*What the task requires*
Quote all of the data below exactly, please.

##### Collected data

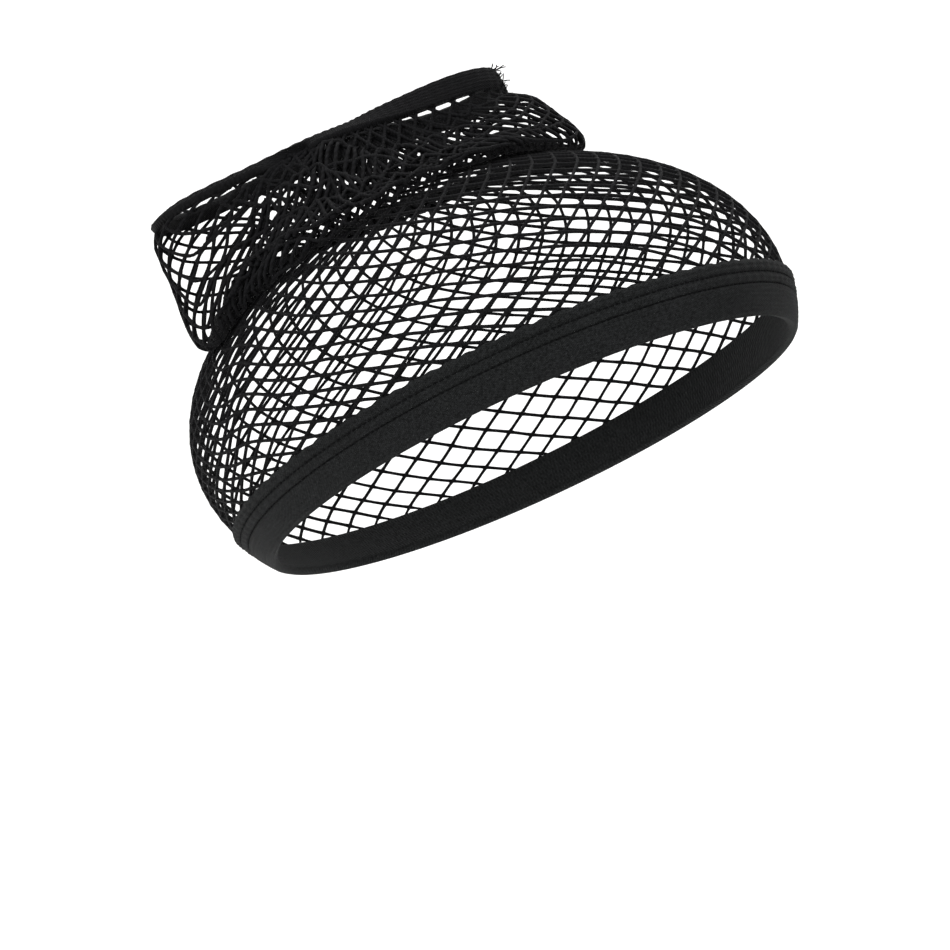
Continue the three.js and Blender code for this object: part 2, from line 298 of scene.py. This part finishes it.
def collar_point(turn, share):
    """From the root up to the fold's crest and down to the hanging edge, as two cubic pieces, then the wall."""
    angle = mouth_angle(turn)

    def over_crown(reach, drop):
        height = (rim_level - drop * collar_height)[..., None]
        return mouth_middle + mouth_reach(angle, reach) + cap_axis * height

    def on_crown(reach, lift):
        return form_point(direction_under(mouth_reach(angle, reach)), net_base + lift)

    root_at, edge_at = root_reach(angle), collar_value("root", angle)
    root = on_crown(root_at, 0.0)
    crest = on_crown(root_at + 0.35 * (edge_at - root_at), crest_lift + collar_value("fold", angle))
    edge = on_crown(edge_at, droop_lift)
    shoulder = over_crown(collar_value("shoulder", angle), collar_value("shoulder_drop", angle))
    rim = over_crown(collar_value("rim", angle), collar_value("rim_drop", angle))
    out = unit(edge - root)
    leaving = form_normal(direction_under(mouth_reach(angle, root_at)))
    rising = np.linalg.norm(crest - root, axis=-1, keepdims=True)
    falling = np.linalg.norm(edge - crest, axis=-1, keepdims=True)
    s = np.clip(share / (0.5 * tuck_share), 0, 1)[..., None]
    up = cubic(s, root, crest, leaving * rising, 0.6 * out * rising)
    s = np.clip(share / (0.5 * tuck_share) - 1, 0, 1)[..., None]
    down = cubic(s, crest, edge, 0.8 * out * falling, 0.8 * out * falling)
    wall = wall_point(angle, np.clip((share - tuck_share) / (1 - tuck_share), 0, 1), edge, shoulder, rim)
    folded = np.where((share < 0.5 * tuck_share)[..., None], up, down)
    return np.where((share < tuck_share)[..., None], folded, wall)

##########

*The response*
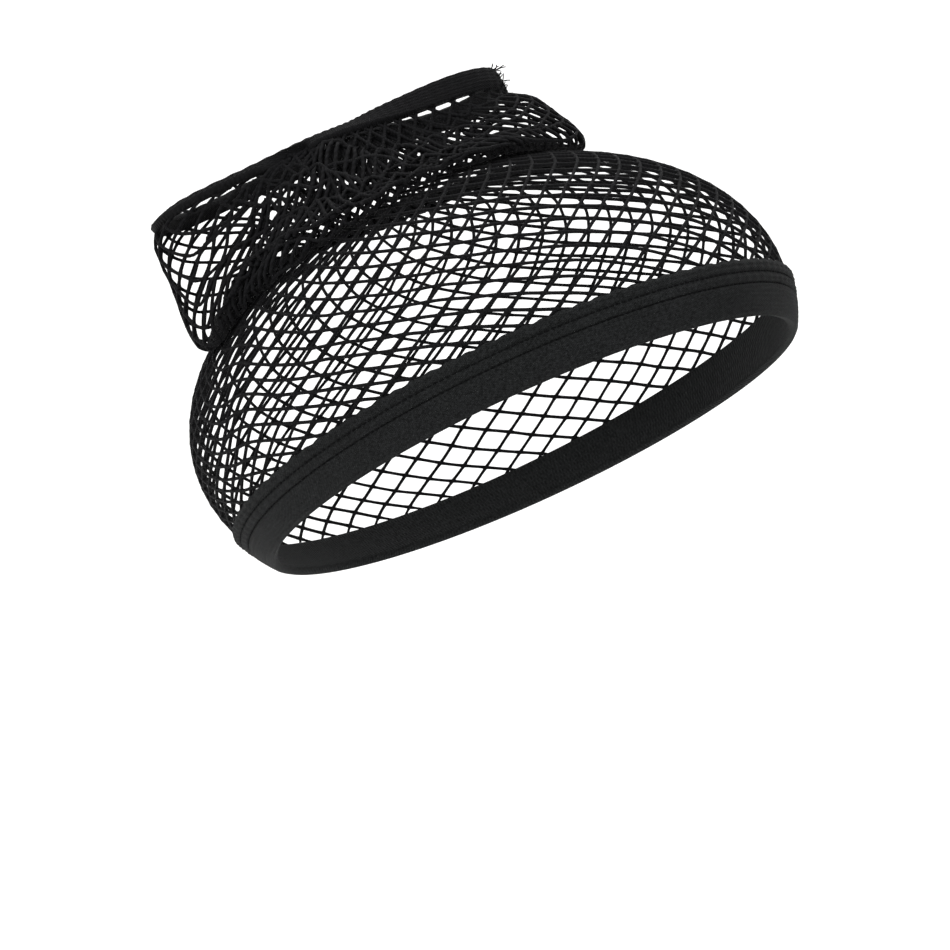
Continue the three.js and Blender code for this object: part 2, from line 298 of scene.py. This part finishes it.
def collar_point(turn, share):
    """From the root up to the fold's crest and down to the hanging edge, as two cubic pieces, then the wall."""
    angle = mouth_angle(turn)

    def over_crown(reach, drop):
        height = (rim_level - drop * collar_height)[..., None]
        return mouth_middle + mouth_reach(angle, reach) + cap_axis * height

    def on_crown(reach, lift):
        return form_point(direction_under(mouth_reach(angle, reach)), net_base + lift)

    root_at, edge_at = root_reach(angle), collar_value("root", angle)
    root = on_crown(root_at, 0.0)
    crest = on_crown(root_at + 0.35 * (edge_at - root_at), crest_lift + collar_value("fold", angle))
    edge = on_crown(edge_at, droop_lift)
    shoulder = over_crown(collar_value("shoulder", angle), collar_value("shoulder_drop", angle))
    rim = over_crown(collar_value("rim", angle), collar_value("rim_drop", angle))
    out = unit(edge - root)
    leaving = form_normal(direction_under(mouth_reach(angle, root_at)))
    rising = np.linalg.norm(crest - root, axis=-1, keepdims=True)
    falling = np.linalg.norm(edge - crest, axis=-1, keepdims=True)
    s = np.clip(share / (0.5 * tuck_share), 0, 1)[..., None]
    up = cubic(s, root, crest, leaving * rising, 0.6 * out * rising)
    s = np.clip(share / (0.5 * tuck_share) - 1, 0, 1)[..., None]
    down = cubic(s, crest, edge, 0.8 * out * falling, 0.8 * out * falling)
    wall = wall_point(angle, np.clip((share - tuck_share) / (1 - tuck_share), 0, 1), edge, shoulder, rim)
    folded = np.where((share < 0.5 * tuck_share)[..., None], up, down)
    return np.where((share < tuck_share)[..., None], folded, wall)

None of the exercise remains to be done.